Savez-vous ce qu’est un freak amateur de musique et un peu – franchement – crétin sur les bords ? C’est un type qui un beau jour d’avril voit Papier Tigre en concert tout près de chez lui, se prend pour l’occasion une jolie petite déculottée mais se rend compte à la fin du set que le groupe n’a pas encore reçu la version vinyle de son nouvel album et ne propose donc que la version CD sur sa table de merchandising ; qu’à cela ne tienne : notre crétin obnubilé achète malgré tout The Screw en CD et, quelques semaines plus tard, alors qu’il traine dans un magasin de disques comme presque tous les samedis après-midi, tombe sur le LP et décide immédiatement d’acheter The Screw une seconde fois ; évidemment, toute ressemblance avec un chroniqueur officiant de temps à autre dans les colonnes de Perte & Fracas n’est absolument pas fortuite.

The Screw, donc, quatrième album des immenses Papier Tigre. Je ne me perdrai pas en conjonctures sur la signification profonde de ce titre – bien que Michael Gira que j’ai encore eu la semaine dernière au téléphone m’ait à nouveau martelé que « screw » désigne en argot un accouplement sexuel aussi brutal que sauvage, sacré Michael – tout comme je ne tenterai pas de déchiffrer cette pochette très arty et que j’aime beaucoup. Allons directement à l’essentiel c’est-à-dire aux neufs compositions d’un album une fois de plus réussi. Papier Tigre, tout le monde croit connaitre la musique du groupe, entre constructions noisy et acrobaties mathématiques, mélodies catchy et breaks aussi surprenants qu’inattendus, sans compter les fins en trompe l’œil (The Other Me). Et c’est vrai : The Screw présente à nouveau ce visage aussi familier que passionnant. Papier Tigre c’est un peu comme un ami véritable et au dévouement indéfectible, le groupe reste ce qu’il est mais ne déçoit pas et même fait bien plus que rassurer ; il nous conforte toujours dans l’idée que l’on a eu raison de tomber amoureux de ces trois garçons en short. Et que c’est bien parti pour durer encore.

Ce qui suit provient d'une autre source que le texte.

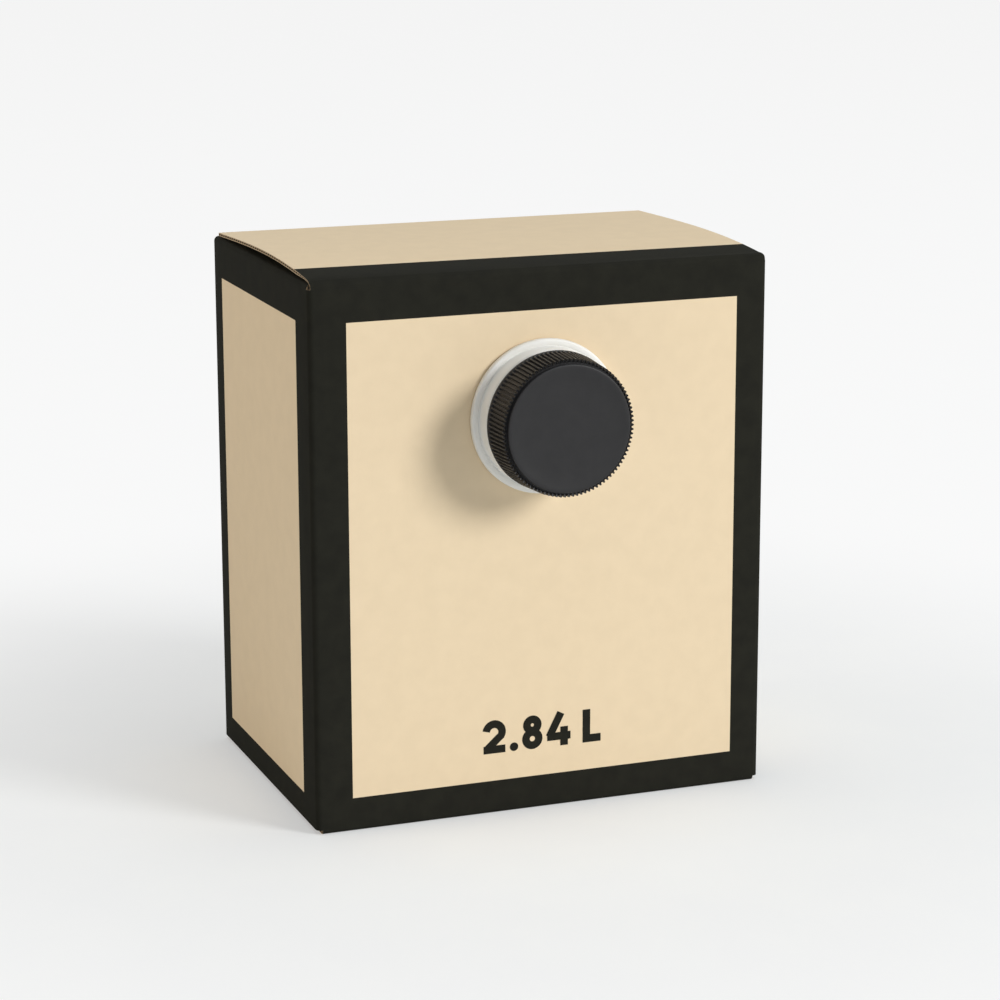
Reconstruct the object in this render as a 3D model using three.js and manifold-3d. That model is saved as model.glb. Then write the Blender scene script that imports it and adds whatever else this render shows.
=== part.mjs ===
// A coffee box: a folded board carton with a tuck-in lid, a filled bag inside it,
// and a moulded pouring spout with a ribbed screw cap on its front.
// Millimetres. +Z is up and the front faces -Y. The origin is the middle of the
// underside of the carton.
import * as THREE from "three";
import { mergeVertices } from "three/addons/utils/BufferGeometryUtils.js";
import Module from "manifold-3d";

// The carton, folded from one sheet of fine corrugated board.
const WIDTH = 160;
const DEPTH = 112;
const BOARD = 1.1;
const FOLD_RADIUS = 1.6;
const CORNER_RADIUS = 2;
const SIDE_TOP = 183.4;
const FRONT_TOP = 182.2;
const BACK_TOP = 182.4;
const CORNER_TOP = 182;
const DUST_FLAP_LENGTH = 48;
const DUST_FLAP_TAPER = 8;
const DUST_FLAP_FRONT_GAP = 8;
const DUST_FLAP_REAR_GAP = 11;
const BOTTOM_FLAP_LENGTH = 68;
const BOTTOM_INNER_FLAP = 58;
const BOTTOM_SLIT = 1;
const GLUE_FLAP_WIDTH = 16;
const GLUE_FLAP_TOP = 165;

// The lid, which turns up about the front fold, and its tuck-in tongue.
const LID_WIDTH = 158.4;
const LID_SHOULDER = 182.4;
const LID_START = 1.6;
const LID_START_HEIGHT = 183.6;
const LID_CROWN = 50;
const LID_CROWN_HEIGHT = 187.9;
const LID_END = 107;
const LID_END_HEIGHT = 184.3;
const TONGUE_FOLD = 2;
const TONGUE_LEAN = 1.7;
const TONGUE_WIDTH = 148;
const TONGUE_TIP = 166;
const TONGUE_CORNER = 12;

// The filled bag, which stands on the carton's floor.
const BAG_WIDTH = 154.8;
const BAG_FRONT = -52.8;
const BAG_BACK = 50.2;
const BAG_BOTTOM = 2.6;
const BAG_TOP = 175;
const BAG_CORNER = 14;
const BAG_EDGE = 9;

// The spout. Heights along it are counted outwards from the face of the front panel.
const SPOUT_Z = 135.6;
const HOLE_RADIUS = 22;
const BUSH_RADIUS = 21.7;
const BORE_RADIUS = 17;
const WELD_FLANGE_RADIUS = 27.5;
const WELD_FLANGE_BACK = -2.9;
const WELD_FLANGE_FRONT = -1.4;
const FLANGE_RADIUS = 25.9;
const FLANGE_BACK = 0.3;
const FLANGE_FRONT = 2.5;
const COLLAR_RADIUS = 23.3;
const COLLAR_FRONT = 8.9;
const NECK_RADIUS = 19.2;
const NECK_FRONT = 18.9;

// The cap and the sealing disc in it.
const CAP_BACK = 9.2;
const CAP_FRONT = 23.2;
const CAP_BACK_RADIUS = 23.4;
const CAP_FRONT_RADIUS = 22.7;
const FACE_RADIUS = 21.1;
const FACE_BAND = 2.5;
const FACE_DISH = 0.2;
const CAP_BORE_RADIUS = 20.6;
const CAP_CROWN_INSIDE = 20.5;
const RIB_COUNT = 98;
const RIB_BACK = 10.7;
const RIB_FRONT = 21.9;
const RIB_HEIGHT = 0.6;
const RIB_FOOT_SHARE = 0.36;
const RIB_CREST_SHARE = 0.22;
const DISC_RADIUS = 19.6;
const DISC_BACK = 19.2;
const DISC_FRONT = 20.2;

const FRONT_FACE = -DEPTH / 2;
const ROUND_STEPS = 92;
const FOLD_STEPS = 4;
const LID_STEPS = 16;

const wasm = await Module();
wasm.setup();

// A closed geometry as a solid that can be joined and cut.
function solid(geometry) {
  const bare = geometry.clone();
  bare.deleteAttribute("normal");
  bare.deleteAttribute("uv");
  const merged = mergeVertices(bare, 1e-4);
  const mesh = new wasm.Mesh({
    numProp: 3,
    vertProperties: new Float32Array(merged.attributes.position.array),
    triVerts: new Uint32Array(merged.index.array),
  });
  return new wasm.Manifold(mesh);
}

// A joined or cut solid as a geometry to draw.
function geometryOf(shape) {
  const mesh = shape.getMesh();
  const geometry = new THREE.BufferGeometry();
  geometry.setAttribute("position", new THREE.BufferAttribute(mesh.vertProperties, 3));
  geometry.setIndex(new THREE.BufferAttribute(mesh.triVerts, 1));
  const flat = geometry.toNonIndexed();
  flat.computeVertexNormals();
  return flat;
}

// A plain block between two corners.
function block(low, high) {
  const size = high.map((value, i) => value - low[i]);
  const geometry = new THREE.BoxGeometry(...size);
  geometry.translate(...low.map((value, i) => value + size[i] / 2));
  return solid(geometry);
}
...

Il y a bien ça et là quelques petites coquetteries et enluminures comme ce synthétiseur discret qui rehausse Mood Trials ou Each And Everyday mais pour l’essentiel Papier Tigre n’en démord pas, The Screw s’inscrit dans la continuité de ses trois prédécesseurs et enfonce le clou (la vis) un peu plus loin, pour notre plus grand bonheur. Mais on reconnait également un grand groupe lorsque qu’il sait comment et surtout arrive à se surpasser. La face B du disque s’ouvre sur A Matter Of Minutes, une composition à la structure aussi improbable que sa longueur qui elle dépasse les standards habituels de composition de Papier Tigre : neuf minutes et quelques de fureur acharnée flirtant avec le bruit mais délivrant également une tension violemment palpable. Les quelques mots murmurés vers la fin par Eric Pasquereau sont aussi sibyllins qu’inquiétants, avec cette pointe d’obscurité assumée et terrible qui ne donne pas du tout envie de plaisanter. Non, Papier Tigre n’a jamais été un groupe foncièrement rigolo mais il n’était encore jamais arrivé à exprimer le malaise voire la noirceur d’une manière aussi forte et radicale, passionnée. I’m Going To Make You Beg. Pour l’instant c’est moi qui suis à genoux.